Crónica de uma demissão anunciada
Ninguém sai bem desta espécie de filme de espionagem interpretado por actores de folhetim.
Depois de o seu ex-chefe de gabinete ter entregado ao DCIAP o “verdadeiro” memorando que tinha recebido do porta-voz da Polícia Judiciária Militar sobre a encenação da entrega das armas roubadas em Tancos, estava escrito nas estrelas que, mais tarde ou mais cedo, o ministro da Defesa Nacional teria de ser demitido ou de apresentar a demissão. Se até então Azeredo Lopes resistira a todas as pressões, a todas as dúvidas e a todas as ambiguidades, jamais poderia sobreviver à suspeita de que o seu ministério sabia da encenação ou de que se tinha de alguma forma envolvido nessa desprezível operação. Azeredo sai com direito aos habituais agradecimentos e honrarias, mas sabe-se que no Governo, nas Forças Armadas e em Belém a sua saída é celebrada entre um misto de alívio e de remorso pelo tempo que demorou.

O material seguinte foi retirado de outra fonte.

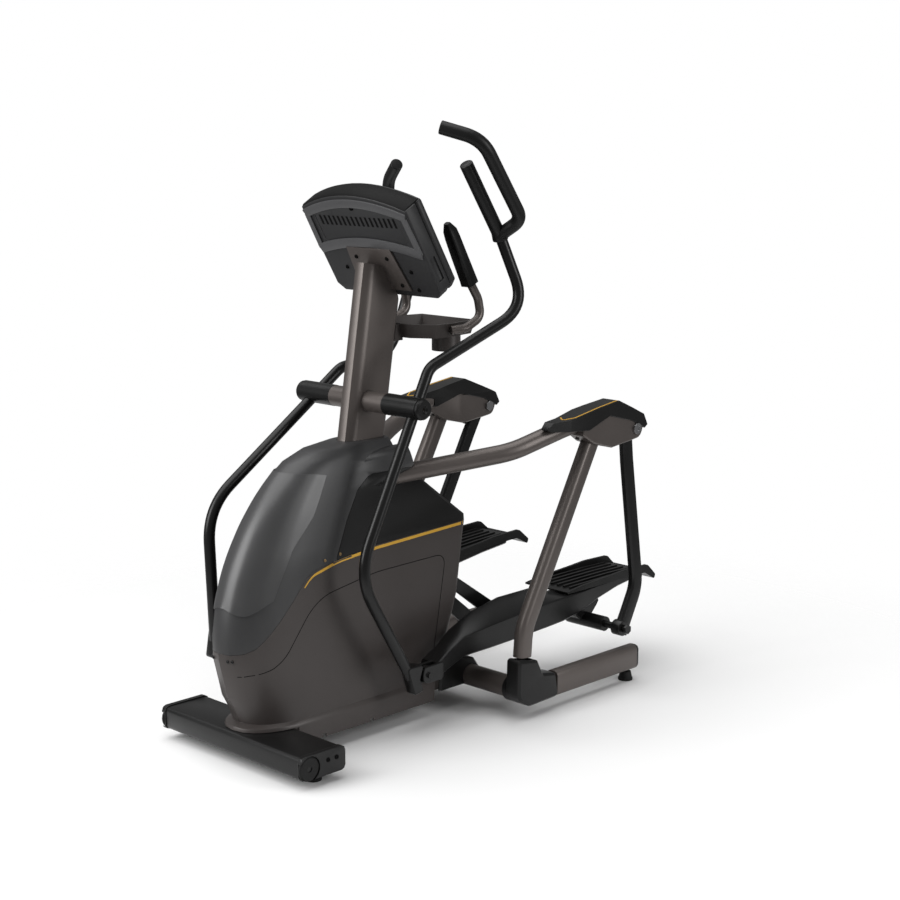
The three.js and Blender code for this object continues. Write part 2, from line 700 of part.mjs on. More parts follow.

Ninguém sai bem desta espécie de filme de espionagem interpretado por actores de folhetim. A determinada altura, o duelo entre o desmentido “categórico” do ministro e a acusação de Vasco Brazão podiam gerar legítimas suspeitas de que nada havia a ligar Azeredo Lopes ao encobrimento. Era palavra contra palavra. Mas depois de o tenente-general Martins Pereira ter entregado o memorando no Ministério Público, a posição do ministro fragilizou-se. Afinal, havia algo que chegou ao conhecimento do ex-chefe de gabinete. É difícil de conceber que esse conhecimento fosse sonegado ao ministro.
Percebe-se que António Costa tenha subalternizado toda esta teia de relações suspeitosas e quisesse manter o seu ministro – até para provar a sua capacidade de gerir um Governo sujeito a pouquíssimas baixas por demissão. Mas ao fazê-lo da forma que fez, criticando a oposição e acusando-a de partidarizar as Forças Armadas, o primeiro-ministro ficou exposto à natureza tóxica do processo de Tancos. Bastaram 48 horas para ter de reconhecer que o seu optimismo o levara ao erro.
E agora? Acabou o pesadelo? Nem por sombras. Ainda falta saber quase tudo sobre a anunciada relação entre o gabinete do ministro e a Judiciária Militar. Mas o que se sabe para já não augura nada de bom. Ainda mais do que um roubo de armas, a história de Tancos pode tornar-se um caso em que o poder político se furtou à transparência e obstaculizou a verdade e a Justiça.